Eighth practice, a healthier diet, maybe a more vegetarian diet. It doesn't have to be full vegetarian, but just more vegetarian. Cut out meat once a day or once a week or whatever you want to do, but just be conscious of how you are eating and why you are eating and what you're eating. Ninth practice, get a journal and do spiritual journal writing and also read good spiritual books during this period. And then the last tenth practice is dana and seva, generosity and service. Give more to this community or the other communities that you are a part of, and do more volunteer work here or somewhere else, okay? So those are the 10 practices.
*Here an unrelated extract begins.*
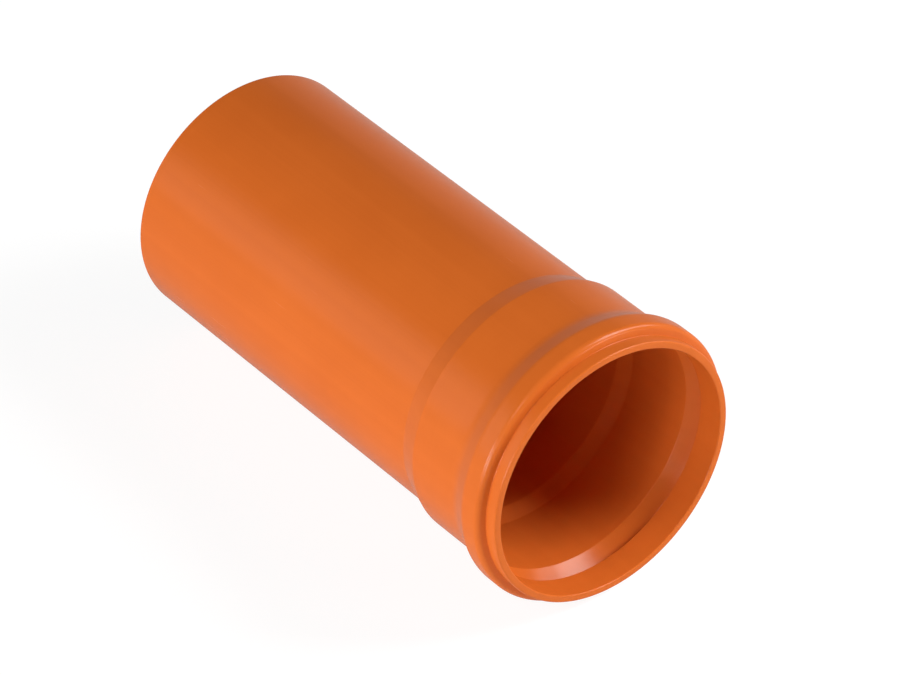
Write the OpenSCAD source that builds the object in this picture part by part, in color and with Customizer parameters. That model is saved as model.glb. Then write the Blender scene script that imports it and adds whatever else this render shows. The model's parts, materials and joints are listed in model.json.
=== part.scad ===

And by the way, if you prefer the more feminine version of the Amitabha practice, you can chant Namo Avalokiteshvara, who is the feminine version of Amitabha. Avalokiteshvara is also known as Kuan Yin, the goddess mother of compassion. So anyway, same light, just two different angles. All right. And of course, if you don't want to do the whole 10-syllable thing, you can just do Amitabha. That is fine. Just Amitabha. That's good enough.